You do not need to understand all of it. But if you slow down enough to notice it, Seoul becomes less like a destination and more like a place.
When Planning Too Much Makes Sense
There are times when a packed itinerary is understandable.
Maybe you only have two days in Korea. Maybe this is your first and only Seoul trip. Maybe you are traveling with family and everyone wants something different. Maybe you enjoy moving quickly and collecting major sights.
That is fine.
The advice is not to travel slowly all the time. The advice is to know the cost of speed.
If you pack your Seoul schedule tightly, accept that you may need taxis, fewer long meals, fewer cafés, and less spontaneous wandering. If you want a softer, more local trip, reduce the number of major stops and spend more time inside each area.

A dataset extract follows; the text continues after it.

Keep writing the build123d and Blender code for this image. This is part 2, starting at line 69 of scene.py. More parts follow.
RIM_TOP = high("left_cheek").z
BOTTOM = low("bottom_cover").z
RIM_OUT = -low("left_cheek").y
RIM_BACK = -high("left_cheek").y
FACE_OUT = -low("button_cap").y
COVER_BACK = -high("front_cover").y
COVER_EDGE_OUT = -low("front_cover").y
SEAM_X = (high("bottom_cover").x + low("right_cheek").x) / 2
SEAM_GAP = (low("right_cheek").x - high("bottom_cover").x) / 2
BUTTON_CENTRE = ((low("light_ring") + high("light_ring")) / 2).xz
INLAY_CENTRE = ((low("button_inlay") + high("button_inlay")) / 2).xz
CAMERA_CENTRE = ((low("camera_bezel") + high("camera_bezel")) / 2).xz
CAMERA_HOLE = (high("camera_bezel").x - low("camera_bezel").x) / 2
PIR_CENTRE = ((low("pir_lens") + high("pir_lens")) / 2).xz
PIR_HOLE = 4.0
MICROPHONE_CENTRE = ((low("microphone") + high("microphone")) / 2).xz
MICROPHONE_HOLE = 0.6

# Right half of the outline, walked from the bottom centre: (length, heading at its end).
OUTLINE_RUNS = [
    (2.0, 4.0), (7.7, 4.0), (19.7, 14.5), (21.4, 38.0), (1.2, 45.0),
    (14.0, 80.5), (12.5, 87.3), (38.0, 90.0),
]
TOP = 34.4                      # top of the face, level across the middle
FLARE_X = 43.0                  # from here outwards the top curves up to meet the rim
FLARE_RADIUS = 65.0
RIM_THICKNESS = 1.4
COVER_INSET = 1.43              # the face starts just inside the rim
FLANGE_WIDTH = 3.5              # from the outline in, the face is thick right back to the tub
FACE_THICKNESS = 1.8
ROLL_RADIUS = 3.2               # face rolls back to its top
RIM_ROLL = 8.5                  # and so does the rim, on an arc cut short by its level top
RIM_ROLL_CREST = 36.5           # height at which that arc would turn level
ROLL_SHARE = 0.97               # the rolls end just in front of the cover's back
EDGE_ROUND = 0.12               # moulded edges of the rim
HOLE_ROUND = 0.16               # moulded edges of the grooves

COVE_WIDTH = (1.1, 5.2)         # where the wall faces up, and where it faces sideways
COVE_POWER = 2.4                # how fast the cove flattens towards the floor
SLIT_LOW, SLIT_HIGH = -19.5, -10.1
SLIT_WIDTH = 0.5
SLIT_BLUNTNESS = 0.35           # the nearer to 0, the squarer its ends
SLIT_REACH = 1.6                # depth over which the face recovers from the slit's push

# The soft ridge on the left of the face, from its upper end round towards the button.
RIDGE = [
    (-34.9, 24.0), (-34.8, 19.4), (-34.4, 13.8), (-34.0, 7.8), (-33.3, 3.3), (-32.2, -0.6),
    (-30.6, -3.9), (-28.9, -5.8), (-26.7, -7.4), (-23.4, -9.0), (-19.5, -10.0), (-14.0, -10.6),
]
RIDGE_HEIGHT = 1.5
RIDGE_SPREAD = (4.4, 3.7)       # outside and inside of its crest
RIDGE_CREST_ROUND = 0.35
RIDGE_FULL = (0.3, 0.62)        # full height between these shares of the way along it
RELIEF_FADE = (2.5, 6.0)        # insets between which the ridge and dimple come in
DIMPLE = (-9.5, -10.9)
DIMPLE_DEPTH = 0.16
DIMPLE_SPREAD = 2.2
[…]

There is no single correct way to travel Seoul. But there is a big difference between choosing a fast trip intentionally and accidentally exhausting yourself because the map made everything look easy.
Final Thoughts
The biggest Seoul travel mistakes do not always come from bad choices.
They often come from too many good choices.
Seoul gives visitors so many options that it becomes tempting to plan every famous place, every food trend, every market, every palace, every shopping street, every café, and every night view into one trip. But the city is not a checklist to finish. It is a rhythm to enter.
Visit the famous places. Take the photos. See the landmarks. But leave space for the ordinary Seoul between them.
Eat in a residential neighborhood. Try a cheaper meal near a university. Walk slowly after lunch. Sit in a café without rushing. Notice the subway exits, the hills, the markets, the apartment streets, the small restaurants, and the way people live around the places tourists came to see.
A better Seoul trip is not necessarily slower because you do less.
It is better because you understand more.
And sometimes, the moment that makes you feel like you traveled well is not the famous view everyone recommended. It is the simple meal, the side street, the student neighborhood, the quiet walk, or the ordinary table where Seoul suddenly feels less like a destination and more like a city you briefly learned how to read.